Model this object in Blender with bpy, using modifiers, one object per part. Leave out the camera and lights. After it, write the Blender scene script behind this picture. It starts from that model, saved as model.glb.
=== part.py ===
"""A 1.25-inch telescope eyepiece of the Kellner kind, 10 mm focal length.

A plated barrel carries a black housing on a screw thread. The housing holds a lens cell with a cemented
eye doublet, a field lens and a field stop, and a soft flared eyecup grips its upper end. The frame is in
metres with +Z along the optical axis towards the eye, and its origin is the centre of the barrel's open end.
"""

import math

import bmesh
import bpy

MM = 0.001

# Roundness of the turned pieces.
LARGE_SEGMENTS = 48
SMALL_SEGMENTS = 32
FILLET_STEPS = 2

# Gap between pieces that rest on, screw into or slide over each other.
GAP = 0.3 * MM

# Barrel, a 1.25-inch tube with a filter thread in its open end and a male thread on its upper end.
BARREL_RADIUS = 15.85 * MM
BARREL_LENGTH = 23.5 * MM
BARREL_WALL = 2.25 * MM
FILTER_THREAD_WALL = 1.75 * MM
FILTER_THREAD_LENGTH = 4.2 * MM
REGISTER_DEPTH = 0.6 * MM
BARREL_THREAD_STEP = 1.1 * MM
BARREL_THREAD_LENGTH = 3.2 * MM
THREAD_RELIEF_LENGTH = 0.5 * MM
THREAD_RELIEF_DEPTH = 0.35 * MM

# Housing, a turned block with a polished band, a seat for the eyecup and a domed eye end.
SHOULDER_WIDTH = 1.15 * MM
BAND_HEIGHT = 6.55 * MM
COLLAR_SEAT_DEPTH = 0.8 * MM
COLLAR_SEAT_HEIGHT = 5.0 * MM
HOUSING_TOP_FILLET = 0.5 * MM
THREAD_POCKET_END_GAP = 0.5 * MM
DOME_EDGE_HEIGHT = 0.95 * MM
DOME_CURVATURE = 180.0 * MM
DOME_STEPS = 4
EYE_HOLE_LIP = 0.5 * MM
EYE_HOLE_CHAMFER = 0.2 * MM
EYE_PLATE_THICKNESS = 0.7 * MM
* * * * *
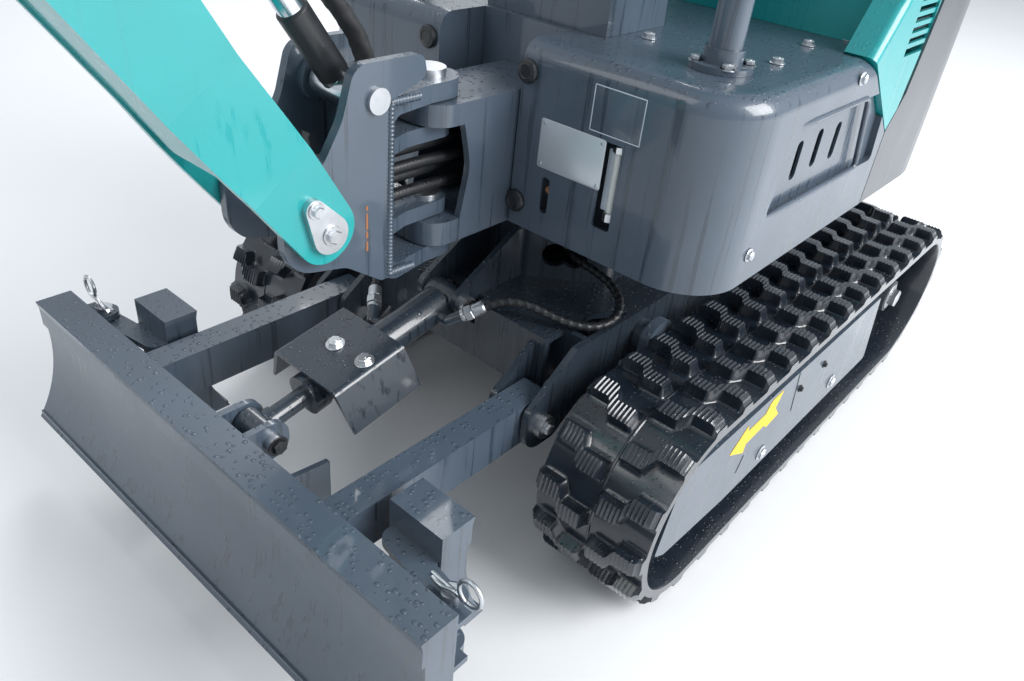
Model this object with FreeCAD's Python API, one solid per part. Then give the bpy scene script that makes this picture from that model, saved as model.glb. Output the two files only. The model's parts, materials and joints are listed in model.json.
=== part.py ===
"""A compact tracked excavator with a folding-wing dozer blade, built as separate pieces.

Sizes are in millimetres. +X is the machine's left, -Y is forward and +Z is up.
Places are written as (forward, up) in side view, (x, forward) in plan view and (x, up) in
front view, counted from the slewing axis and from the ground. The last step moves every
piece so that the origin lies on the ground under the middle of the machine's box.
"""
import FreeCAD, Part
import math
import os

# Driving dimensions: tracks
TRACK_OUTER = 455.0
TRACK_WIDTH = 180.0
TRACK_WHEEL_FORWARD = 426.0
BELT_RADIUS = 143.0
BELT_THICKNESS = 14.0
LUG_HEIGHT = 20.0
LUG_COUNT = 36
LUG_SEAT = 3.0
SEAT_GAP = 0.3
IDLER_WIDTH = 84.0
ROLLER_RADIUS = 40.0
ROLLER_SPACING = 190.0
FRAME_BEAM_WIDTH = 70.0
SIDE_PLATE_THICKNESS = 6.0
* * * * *
**WHAT NEEDS TO BE DONE**: Take the listing above and repeat exactly the lines from the one containing "Model this object with" through the one containing "as separate pieces.", both included.

**ANSWER TO THE TASK**:
Model this object with FreeCAD's Python API, one solid per part. Then give the bpy scene script that makes this picture from that model, saved as model.glb. Output the two files only. The model's parts, materials and joints are listed in model.json.
=== part.py ===
"""A compact tracked excavator with a folding-wing dozer blade, built as separate pieces.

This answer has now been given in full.